■ **INFORMATION PROVIDED**:
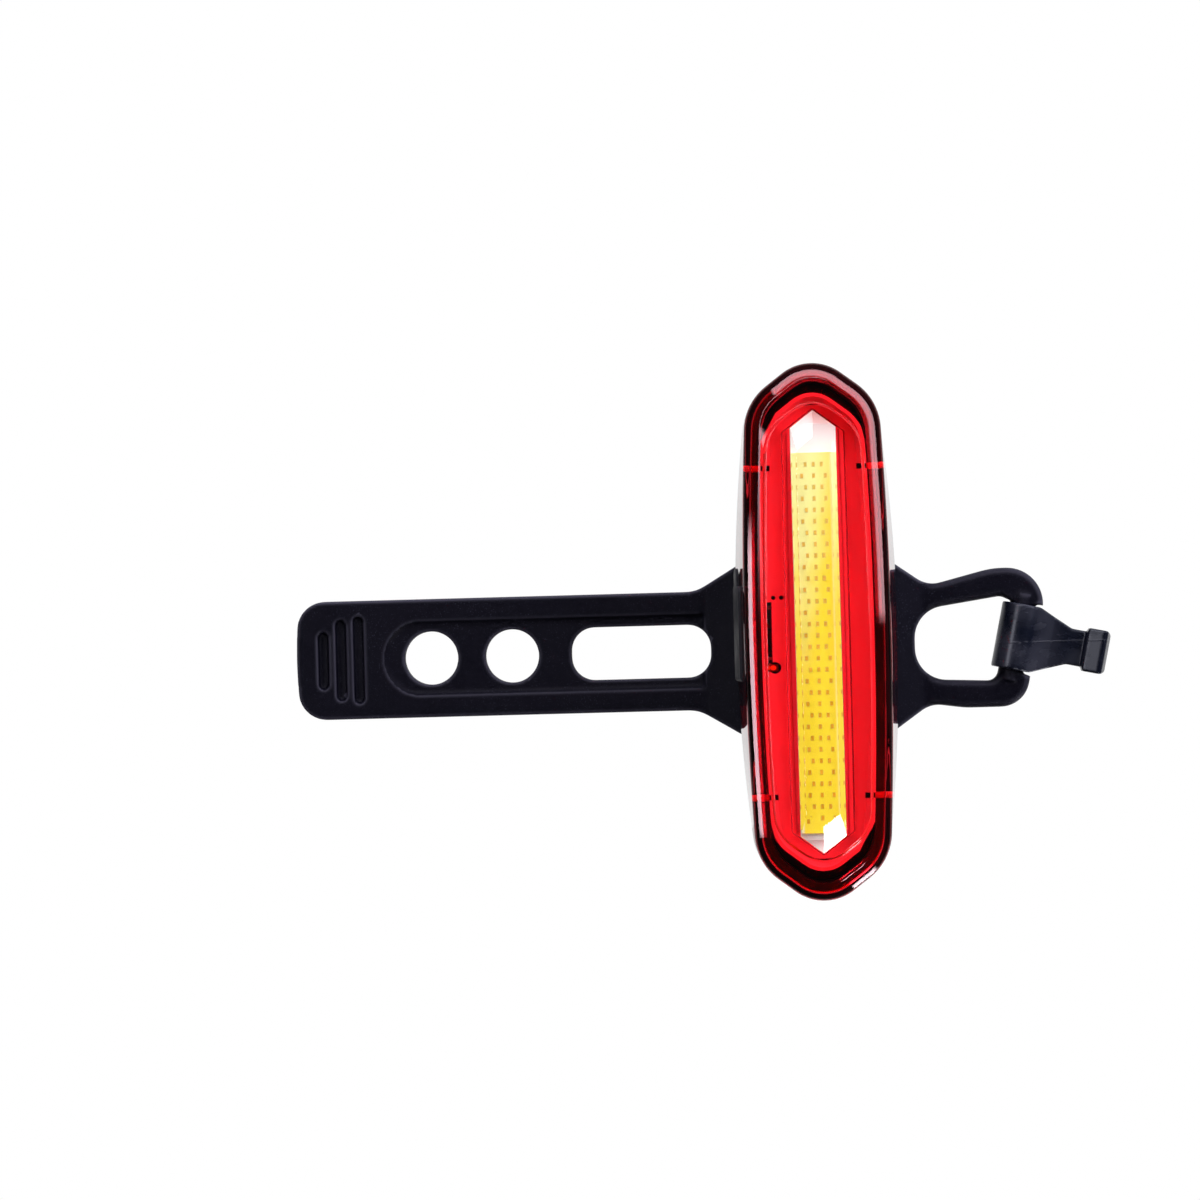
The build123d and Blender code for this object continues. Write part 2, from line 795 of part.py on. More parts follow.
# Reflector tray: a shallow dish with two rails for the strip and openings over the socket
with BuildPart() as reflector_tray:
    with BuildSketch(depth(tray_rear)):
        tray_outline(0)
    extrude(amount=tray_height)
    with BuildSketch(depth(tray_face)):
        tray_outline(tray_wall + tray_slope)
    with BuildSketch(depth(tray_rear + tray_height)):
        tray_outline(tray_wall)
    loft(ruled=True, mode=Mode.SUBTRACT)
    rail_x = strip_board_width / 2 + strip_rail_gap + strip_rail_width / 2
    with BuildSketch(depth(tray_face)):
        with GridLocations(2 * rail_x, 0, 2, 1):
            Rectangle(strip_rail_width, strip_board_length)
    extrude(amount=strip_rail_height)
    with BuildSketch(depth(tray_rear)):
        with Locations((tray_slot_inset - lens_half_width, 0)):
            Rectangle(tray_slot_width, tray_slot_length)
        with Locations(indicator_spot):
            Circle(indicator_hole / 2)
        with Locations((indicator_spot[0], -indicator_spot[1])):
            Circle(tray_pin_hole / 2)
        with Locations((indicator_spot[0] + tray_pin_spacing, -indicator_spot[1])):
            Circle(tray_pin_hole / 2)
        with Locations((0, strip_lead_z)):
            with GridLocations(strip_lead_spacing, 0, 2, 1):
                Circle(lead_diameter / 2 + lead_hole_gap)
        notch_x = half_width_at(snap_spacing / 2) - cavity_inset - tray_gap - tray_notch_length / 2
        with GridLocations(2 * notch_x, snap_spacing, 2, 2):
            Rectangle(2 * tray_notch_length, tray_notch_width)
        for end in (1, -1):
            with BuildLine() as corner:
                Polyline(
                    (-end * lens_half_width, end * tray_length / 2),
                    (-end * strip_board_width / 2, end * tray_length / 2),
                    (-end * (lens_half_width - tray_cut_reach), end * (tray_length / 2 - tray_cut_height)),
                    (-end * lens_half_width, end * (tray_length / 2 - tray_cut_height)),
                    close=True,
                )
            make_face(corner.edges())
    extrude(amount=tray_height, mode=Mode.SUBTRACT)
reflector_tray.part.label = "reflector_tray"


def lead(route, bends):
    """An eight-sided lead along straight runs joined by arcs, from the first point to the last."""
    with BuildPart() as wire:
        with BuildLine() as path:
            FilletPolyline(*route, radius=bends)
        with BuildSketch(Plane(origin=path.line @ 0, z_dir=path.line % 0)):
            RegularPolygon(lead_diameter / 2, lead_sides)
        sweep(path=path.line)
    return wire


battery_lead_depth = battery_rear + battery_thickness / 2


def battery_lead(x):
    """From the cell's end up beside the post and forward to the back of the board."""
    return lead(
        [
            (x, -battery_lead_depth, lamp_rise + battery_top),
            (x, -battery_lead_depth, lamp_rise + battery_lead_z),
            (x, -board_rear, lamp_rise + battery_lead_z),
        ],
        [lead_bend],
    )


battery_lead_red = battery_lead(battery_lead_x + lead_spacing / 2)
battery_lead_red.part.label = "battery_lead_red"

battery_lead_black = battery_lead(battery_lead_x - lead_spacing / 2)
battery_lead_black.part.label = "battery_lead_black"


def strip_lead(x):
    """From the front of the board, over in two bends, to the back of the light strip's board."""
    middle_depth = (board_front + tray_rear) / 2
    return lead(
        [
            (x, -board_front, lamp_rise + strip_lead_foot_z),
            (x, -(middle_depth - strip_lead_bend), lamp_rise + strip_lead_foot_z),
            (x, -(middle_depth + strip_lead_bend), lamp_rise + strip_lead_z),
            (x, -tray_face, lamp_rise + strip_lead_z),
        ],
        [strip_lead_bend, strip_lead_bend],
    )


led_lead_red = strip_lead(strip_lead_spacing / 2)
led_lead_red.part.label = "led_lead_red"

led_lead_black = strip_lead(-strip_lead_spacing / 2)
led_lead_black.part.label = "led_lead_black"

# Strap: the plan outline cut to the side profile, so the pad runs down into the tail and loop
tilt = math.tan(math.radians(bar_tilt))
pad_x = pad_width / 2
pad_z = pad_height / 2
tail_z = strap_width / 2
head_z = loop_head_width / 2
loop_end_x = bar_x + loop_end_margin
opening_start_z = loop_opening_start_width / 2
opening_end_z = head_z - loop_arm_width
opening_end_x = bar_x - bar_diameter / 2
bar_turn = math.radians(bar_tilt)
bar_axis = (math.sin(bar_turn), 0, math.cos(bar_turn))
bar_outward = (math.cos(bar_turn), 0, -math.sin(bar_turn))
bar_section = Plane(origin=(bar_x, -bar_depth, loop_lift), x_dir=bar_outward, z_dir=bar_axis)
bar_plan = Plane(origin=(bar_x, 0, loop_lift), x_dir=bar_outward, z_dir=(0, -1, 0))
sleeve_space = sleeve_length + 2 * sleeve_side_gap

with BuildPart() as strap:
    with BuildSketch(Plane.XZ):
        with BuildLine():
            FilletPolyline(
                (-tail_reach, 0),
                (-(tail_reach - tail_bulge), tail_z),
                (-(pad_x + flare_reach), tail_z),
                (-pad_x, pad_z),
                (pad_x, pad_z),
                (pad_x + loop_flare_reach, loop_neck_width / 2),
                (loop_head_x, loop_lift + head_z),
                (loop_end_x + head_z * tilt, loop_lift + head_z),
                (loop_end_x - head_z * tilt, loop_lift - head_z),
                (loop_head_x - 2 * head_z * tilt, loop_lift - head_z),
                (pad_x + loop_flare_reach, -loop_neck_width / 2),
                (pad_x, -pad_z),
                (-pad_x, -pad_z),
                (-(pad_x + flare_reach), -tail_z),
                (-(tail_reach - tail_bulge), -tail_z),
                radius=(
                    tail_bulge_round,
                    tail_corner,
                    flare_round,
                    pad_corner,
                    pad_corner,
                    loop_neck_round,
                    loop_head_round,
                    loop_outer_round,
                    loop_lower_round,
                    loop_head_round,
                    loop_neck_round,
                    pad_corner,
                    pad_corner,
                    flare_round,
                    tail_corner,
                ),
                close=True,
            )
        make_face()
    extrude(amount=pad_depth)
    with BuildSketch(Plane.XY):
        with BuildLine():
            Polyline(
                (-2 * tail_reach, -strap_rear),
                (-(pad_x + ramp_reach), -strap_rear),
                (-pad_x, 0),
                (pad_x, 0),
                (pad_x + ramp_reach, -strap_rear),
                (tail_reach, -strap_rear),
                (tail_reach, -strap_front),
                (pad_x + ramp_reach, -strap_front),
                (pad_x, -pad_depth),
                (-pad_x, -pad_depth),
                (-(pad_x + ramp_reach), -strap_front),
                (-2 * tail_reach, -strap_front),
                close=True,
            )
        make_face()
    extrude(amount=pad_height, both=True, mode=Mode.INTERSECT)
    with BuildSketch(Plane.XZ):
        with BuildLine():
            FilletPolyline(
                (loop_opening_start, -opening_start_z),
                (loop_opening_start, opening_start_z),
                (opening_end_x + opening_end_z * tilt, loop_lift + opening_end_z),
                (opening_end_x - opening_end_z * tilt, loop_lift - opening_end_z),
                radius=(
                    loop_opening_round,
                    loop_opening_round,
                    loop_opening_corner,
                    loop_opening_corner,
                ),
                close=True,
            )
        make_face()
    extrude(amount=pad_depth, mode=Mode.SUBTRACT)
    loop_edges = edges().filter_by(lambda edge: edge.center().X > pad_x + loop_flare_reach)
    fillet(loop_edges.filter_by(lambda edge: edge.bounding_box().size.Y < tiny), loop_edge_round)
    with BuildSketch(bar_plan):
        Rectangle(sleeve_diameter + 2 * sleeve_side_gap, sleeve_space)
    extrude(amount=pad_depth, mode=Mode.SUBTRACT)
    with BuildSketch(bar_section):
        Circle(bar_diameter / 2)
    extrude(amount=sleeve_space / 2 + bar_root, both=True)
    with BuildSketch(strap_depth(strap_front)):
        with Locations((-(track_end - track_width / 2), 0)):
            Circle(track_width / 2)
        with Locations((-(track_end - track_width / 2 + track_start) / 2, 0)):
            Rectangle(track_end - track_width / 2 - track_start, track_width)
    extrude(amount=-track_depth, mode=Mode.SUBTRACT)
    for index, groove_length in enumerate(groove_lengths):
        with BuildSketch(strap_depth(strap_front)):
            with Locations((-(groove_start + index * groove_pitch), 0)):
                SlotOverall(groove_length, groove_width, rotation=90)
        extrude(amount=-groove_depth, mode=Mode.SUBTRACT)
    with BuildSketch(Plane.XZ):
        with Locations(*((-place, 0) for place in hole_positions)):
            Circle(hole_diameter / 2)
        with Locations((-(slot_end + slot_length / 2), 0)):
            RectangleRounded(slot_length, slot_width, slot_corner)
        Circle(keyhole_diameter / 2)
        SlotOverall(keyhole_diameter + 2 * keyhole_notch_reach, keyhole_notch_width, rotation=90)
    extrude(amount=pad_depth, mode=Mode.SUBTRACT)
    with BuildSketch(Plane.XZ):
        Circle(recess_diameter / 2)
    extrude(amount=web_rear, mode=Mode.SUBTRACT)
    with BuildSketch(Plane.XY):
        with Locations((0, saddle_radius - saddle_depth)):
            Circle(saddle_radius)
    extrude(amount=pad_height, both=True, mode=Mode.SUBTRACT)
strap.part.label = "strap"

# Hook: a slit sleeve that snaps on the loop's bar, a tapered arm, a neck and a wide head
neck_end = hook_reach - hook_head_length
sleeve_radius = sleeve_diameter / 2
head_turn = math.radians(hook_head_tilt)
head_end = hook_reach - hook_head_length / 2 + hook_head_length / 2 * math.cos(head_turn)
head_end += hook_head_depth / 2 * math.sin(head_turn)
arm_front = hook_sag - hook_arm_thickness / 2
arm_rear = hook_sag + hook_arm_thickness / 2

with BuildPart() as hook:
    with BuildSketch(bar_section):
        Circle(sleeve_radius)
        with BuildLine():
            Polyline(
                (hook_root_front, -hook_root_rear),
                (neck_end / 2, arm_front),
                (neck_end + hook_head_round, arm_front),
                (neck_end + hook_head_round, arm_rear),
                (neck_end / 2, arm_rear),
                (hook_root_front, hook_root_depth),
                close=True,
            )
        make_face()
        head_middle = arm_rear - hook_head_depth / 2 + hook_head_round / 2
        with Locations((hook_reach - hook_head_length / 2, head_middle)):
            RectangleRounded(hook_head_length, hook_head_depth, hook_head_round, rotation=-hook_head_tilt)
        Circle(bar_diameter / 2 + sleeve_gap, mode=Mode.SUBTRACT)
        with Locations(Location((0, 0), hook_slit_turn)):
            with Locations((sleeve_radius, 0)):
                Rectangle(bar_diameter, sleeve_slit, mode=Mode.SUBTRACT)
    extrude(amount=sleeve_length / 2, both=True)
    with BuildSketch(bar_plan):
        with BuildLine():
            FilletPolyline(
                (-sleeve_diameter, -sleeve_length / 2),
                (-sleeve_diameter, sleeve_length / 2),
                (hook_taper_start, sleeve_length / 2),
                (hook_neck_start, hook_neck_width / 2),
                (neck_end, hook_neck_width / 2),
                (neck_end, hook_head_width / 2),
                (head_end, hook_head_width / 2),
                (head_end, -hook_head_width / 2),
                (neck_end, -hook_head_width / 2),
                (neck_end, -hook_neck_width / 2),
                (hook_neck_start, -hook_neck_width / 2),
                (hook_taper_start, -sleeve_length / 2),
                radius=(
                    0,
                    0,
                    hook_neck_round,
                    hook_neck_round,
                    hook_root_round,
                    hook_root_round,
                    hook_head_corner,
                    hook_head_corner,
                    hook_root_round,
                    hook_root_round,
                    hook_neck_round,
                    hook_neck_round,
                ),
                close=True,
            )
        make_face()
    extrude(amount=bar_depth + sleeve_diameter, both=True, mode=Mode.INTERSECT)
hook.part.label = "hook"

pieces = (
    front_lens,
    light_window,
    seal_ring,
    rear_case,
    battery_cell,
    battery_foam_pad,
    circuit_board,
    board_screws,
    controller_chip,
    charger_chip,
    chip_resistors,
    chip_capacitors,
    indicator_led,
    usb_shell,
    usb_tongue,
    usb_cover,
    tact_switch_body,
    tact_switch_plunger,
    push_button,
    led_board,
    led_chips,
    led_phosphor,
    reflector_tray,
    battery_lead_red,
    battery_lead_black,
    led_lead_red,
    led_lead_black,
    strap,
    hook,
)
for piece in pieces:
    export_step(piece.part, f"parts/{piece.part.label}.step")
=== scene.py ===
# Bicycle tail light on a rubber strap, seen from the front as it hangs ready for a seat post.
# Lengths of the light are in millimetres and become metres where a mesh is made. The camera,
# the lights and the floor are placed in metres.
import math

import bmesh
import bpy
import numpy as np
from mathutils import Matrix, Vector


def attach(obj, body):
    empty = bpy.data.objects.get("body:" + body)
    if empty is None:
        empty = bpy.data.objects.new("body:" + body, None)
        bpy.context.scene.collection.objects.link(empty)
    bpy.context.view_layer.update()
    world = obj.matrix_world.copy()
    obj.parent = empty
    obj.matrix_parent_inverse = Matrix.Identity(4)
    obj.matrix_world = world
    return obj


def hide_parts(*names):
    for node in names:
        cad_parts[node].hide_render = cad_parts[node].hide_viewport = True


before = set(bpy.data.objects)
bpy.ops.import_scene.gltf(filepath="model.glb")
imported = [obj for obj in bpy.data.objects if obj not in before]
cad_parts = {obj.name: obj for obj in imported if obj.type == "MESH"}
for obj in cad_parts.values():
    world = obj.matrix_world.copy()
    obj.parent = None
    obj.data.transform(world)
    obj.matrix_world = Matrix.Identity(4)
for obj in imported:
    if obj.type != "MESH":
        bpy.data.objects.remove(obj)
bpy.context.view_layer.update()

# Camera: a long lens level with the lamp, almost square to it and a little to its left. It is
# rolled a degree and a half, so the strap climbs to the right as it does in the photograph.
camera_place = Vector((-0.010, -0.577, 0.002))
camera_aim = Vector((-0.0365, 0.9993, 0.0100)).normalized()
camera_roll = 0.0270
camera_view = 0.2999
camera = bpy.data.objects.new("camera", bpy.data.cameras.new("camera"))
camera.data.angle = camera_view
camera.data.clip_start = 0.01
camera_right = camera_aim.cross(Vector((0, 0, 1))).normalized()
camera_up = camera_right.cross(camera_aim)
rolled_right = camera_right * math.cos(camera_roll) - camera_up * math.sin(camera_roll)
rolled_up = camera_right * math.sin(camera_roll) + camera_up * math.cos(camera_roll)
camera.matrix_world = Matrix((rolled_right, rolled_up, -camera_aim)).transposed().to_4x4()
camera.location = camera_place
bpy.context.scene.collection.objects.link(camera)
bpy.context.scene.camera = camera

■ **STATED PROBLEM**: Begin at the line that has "sleeve_diameter, both=True, mode=Mode.INTERSECT)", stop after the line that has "bpy.context.scene.collection.objects.link(empty)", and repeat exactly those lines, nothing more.

■ **SOLUTION FOR THIS TASK**:
    extrude(amount=bar_depth + sleeve_diameter, both=True, mode=Mode.INTERSECT)
hook.part.label = "hook"

pieces = (
    front_lens,
    light_window,
    seal_ring,
    rear_case,
    battery_cell,
    battery_foam_pad,
    circuit_board,
    board_screws,
    controller_chip,
    charger_chip,
    chip_resistors,
    chip_capacitors,
    indicator_led,
    usb_shell,
    usb_tongue,
    usb_cover,
    tact_switch_body,
    tact_switch_plunger,
    push_button,
    led_board,
    led_chips,
    led_phosphor,
    reflector_tray,
    battery_lead_red,
    battery_lead_black,
    led_lead_red,
    led_lead_black,
    strap,
    hook,
)
for piece in pieces:
    export_step(piece.part, f"parts/{piece.part.label}.step")
=== scene.py ===
# Bicycle tail light on a rubber strap, seen from the front as it hangs ready for a seat post.
# Lengths of the light are in millimetres and become metres where a mesh is made. The camera,
# the lights and the floor are placed in metres.
import math

import bmesh
import bpy
import numpy as np
from mathutils import Matrix, Vector


def attach(obj, body):
    empty = bpy.data.objects.get("body:" + body)
    if empty is None:
        empty = bpy.data.objects.new("body:" + body, None)
        bpy.context.scene.collection.objects.link(empty)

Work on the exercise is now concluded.